Biraz da bu seneye dönelim. Yarışmada düşüncelerimi yazdım. Red Bull pilotları özellikle düzlüklerden çekiniyorlar. Eau Rouge sonrasındaki yokuş yukarı Kemmel düzlüğünün onlara yaramayacağı kesin. Hem F-Duct eksiği hem de Renault motorunun Mercedes motoruna olan dezavantajı, burayı, ve hemen sonrasındaki Les Combs virajının frenaj noktasını, Red Bull'ların aşil tandonuna dönüştürüyor. Ama Red Bull'ların hızlı virajlardaki avantajları, onları Mclaren'lerin önüne taşıyacaktır diye düşünüyorum. Eau Rouge-Radillion, Pouhon ve Blanchimont'ta Red Bull'ların taşıyacakları hız, onlara Kemmel'de kaybettikleri avantajlarını geri verecektir. Tabi bir de son bir kaç yarıştır kendine gelen Ferrari var. Geliştirme yarışına tekrar dahil olan Şahlanan At, en son Red Bull çok avantajlı olduğu pistte Vettel ile Webber'in arasında podyuma çıkmayı başarmıştı. Domenicali ve Alonso, tatile çıkarken bile kafalarının durmayacağını, daha iyisi için kafa patlatacaklarını açıklamıştı. Onu da görücez.

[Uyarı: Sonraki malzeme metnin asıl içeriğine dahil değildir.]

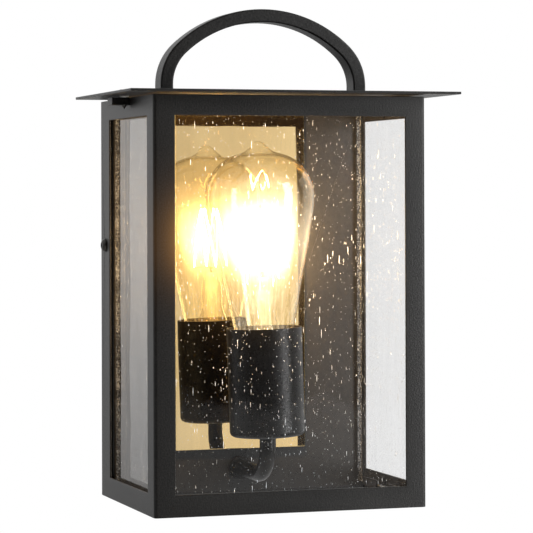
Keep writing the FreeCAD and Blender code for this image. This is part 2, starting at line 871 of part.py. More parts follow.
def side_screws(doc):
    """Button-head screws through the cage and the pan, each with a nut behind the bracket's slot."""
    names = []
    nuts = []
    for side, sign in SIDES.items():
        label = f"side_screw_{side}"
        screw = turned(doc, label, [
            ("0", "-dims.side_screw_long"),
            ("dims.side_screw_radius", "-dims.side_screw_long"),
            ("dims.side_screw_radius", "0"),
            ("dims.side_head_radius", "0"),
            ("dims.side_head_radius", "0.5", "3.6", True),
            ("2.2", "dims.side_head_tall"),
            ("0", "dims.side_head_tall"),
        ])
        recess = new_sketch(screw, "XY_Plane", f"{label}_recess", "dims.side_head_tall")
        outline(recess, hexagon("dims.side_socket_radius"))
        pocket(screw, recess, "dims.side_socket_deep")
        screw.Placement.Rotation = Rotation(Vector(0, 1, 0), 90 * sign)
        place(screw, f"{sign} * dims.cage_width / 2", "-dims.side_screw_back", "0")
        names.append(label)

        nut = new_body(doc, f"side_nut_{side}")
        flat = new_sketch(nut, "XY_Plane", f"side_nut_{side}_flat")
        outline(flat, hexagon("dims.nut_across / sqrt(3)"))
        ring(flat, "0", "0", "dims.side_screw_hole")
        pad(nut, flat, "dims.nut_tall")
        nut.Placement.Rotation = Rotation(Vector(0, 1, 0), -90 * sign)
        place(
            nut,
            f"{sign} * (dims.bracket_half - dims.bracket_thick - dims.nut_gap)",
            "-dims.side_screw_back",
            "0",
        )
        nuts.append(nut)
    group(doc, "side_nuts", nuts)
    return names + ["side_nuts"]


def hexagon(radius):
    """Six corners of a hexagon of a given corner radius."""
    corners = []
    for angle in range(30, 390, 60):
        across = math.cos(math.radians(angle))
        up = math.sin(math.radians(angle))
        corners.append((f"({radius}) * {across:.6f}", f"({radius}) * {up:.6f}"))
    return corners


# --- socket arm ---------------------------------------------------------------------------------------


def tube_path(doc, start_y, stop_z):
    """Route of the arm: out of the pan, one quarter bend, then up into the cup."""
    back = number(doc, "dims.arm_back")
    rise = number(doc, "dims.arm_rise - dims.cage_drop")
    bend = number(doc, "dims.arm_bend")
    start = Vector(0, start_y, rise)
    turn_in = Vector(0, -back + bend, rise)
    diagonal = bend * math.sin(math.radians(45))
    turn_mid = Vector(0, -back + bend - diagonal, rise + bend - diagonal)
    turn_out = Vector(0, -back, rise + bend)
    stop = Vector(0, -back, stop_z)
    return Part.Wire([
        Part.LineSegment(start, turn_in).toShape(),
        Part.Arc(turn_in, turn_mid, turn_out).toShape(),
        Part.LineSegment(turn_out, stop).toShape(),
    ])


def swept_tube(path, radius):
    """Round bar along a path, square to its first point."""
    first = path.Edges[0]
    start = first.Vertexes[0].Point
    along = first.tangentAt(first.FirstParameter)
    circle = Part.Wire([Part.Circle(start, along, radius).toShape()])
    return path.makePipeShell([circle], True, False)


def socket_arm(doc):
    """Hollow arm bent up from the pan into the bottom of the cup."""
    body = new_body(doc, "socket_arm")
    back = "-dims.arm_back"
    rise = "dims.arm_rise - dims.cage_drop"
    route = new_sketch(body, "YZ_Plane", "arm_route")
    points = [
        Vector(-number(doc, "dims.arm_tail"), number(doc, rise), 0),
        Vector(number(doc, f"{back} + dims.arm_bend"), number(doc, rise), 0),
        Vector(number(doc, back), number(doc, f"{rise} + dims.arm_bend"), 0),
        Vector(number(doc, back), number(doc, "dims.arm_stub - dims.cage_drop"), 0),
    ]
    bend, _ = arc_through(points[2], points[1], number(doc, "dims.arm_bend"), True)
    route.addGeometry(Part.LineSegment(points[0], points[1]), False)
    route.addGeometry(bend, False)
    route.addGeometry(Part.LineSegment(points[2], points[3]), False)
    _, bend_end = edge_ends(route, 1, points[2])
    bend_start = 3 - bend_end
    route.addConstraint(Sketcher.Constraint("Coincident", 0, 2, 1, bend_end))
    route.addConstraint(Sketcher.Constraint("Coincident", 1, bend_start, 2, 1))
    pin_point(route, 0, 1, "-dims.arm_tail", rise)
    pin_point(route, 0, 2, f"{back} + dims.arm_bend", rise)
    pin_point(route, 2, 1, back, f"{rise} + dims.arm_bend")
    pin_point(route, 2, 2, back, "dims.arm_stub - dims.cage_drop")
    radius = route.addConstraint(Sketcher.Constraint("Radius", 1, number(doc, "dims.arm_bend")))
    route.setExpression(f"Constraints[{radius}]", "dims.arm_bend")

    section = new_sketch(body, "XZ_Plane", "arm_section", "dims.arm_tail")
    ring(section, "0", rise, "dims.arm_radius")
    ring(section, "0", rise, "dims.arm_bore")
    doc.recompute()
    pipe = body.newObject("PartDesign::AdditivePipe", "arm_pipe")
    pipe.Profile = section
    pipe.Spine = (route, ["Edge1", "Edge2", "Edge3"])
    doc.recompute()

    collar = new_body(doc, "arm_collar")
    face = new_sketch(collar, "XZ_Plane", "collar_face", "dims.pan_reach")
    ring(face, "0", rise, "dims.collar_radius")
    ring(face, "0", rise, "dims.arm_clear")
    pad(collar, face, "dims.collar_thick")

    nut = new_body(doc, "arm_locknut")
    flat = new_sketch(nut, "XZ_Plane", "locknut_flat", "dims.pan_reach - dims.pan_thick - dims.locknut_thick")
    outline(flat, [(x, f"{y} + {rise}") for x, y in hexagon("dims.locknut_across / sqrt(3)")])
    ring(flat, "0", rise, "dims.arm_clear - 0.25")
    pad(nut, flat, "dims.locknut_thick")
    return ["socket_arm", "arm_collar", "arm_locknut"]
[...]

Spa'nın hızlı doğası, takvimin ikinci yarısına daha hakim olan diğer hızlı pistlerle örtüşüyor. O yüzden bu haftasonu çıkacak sonucun, şampiyonanın geri kalanı için de önemli işaret vereceğini düşünebiliriz. Gelsin artık haftasonu da Spa'lar kovalasın bizi!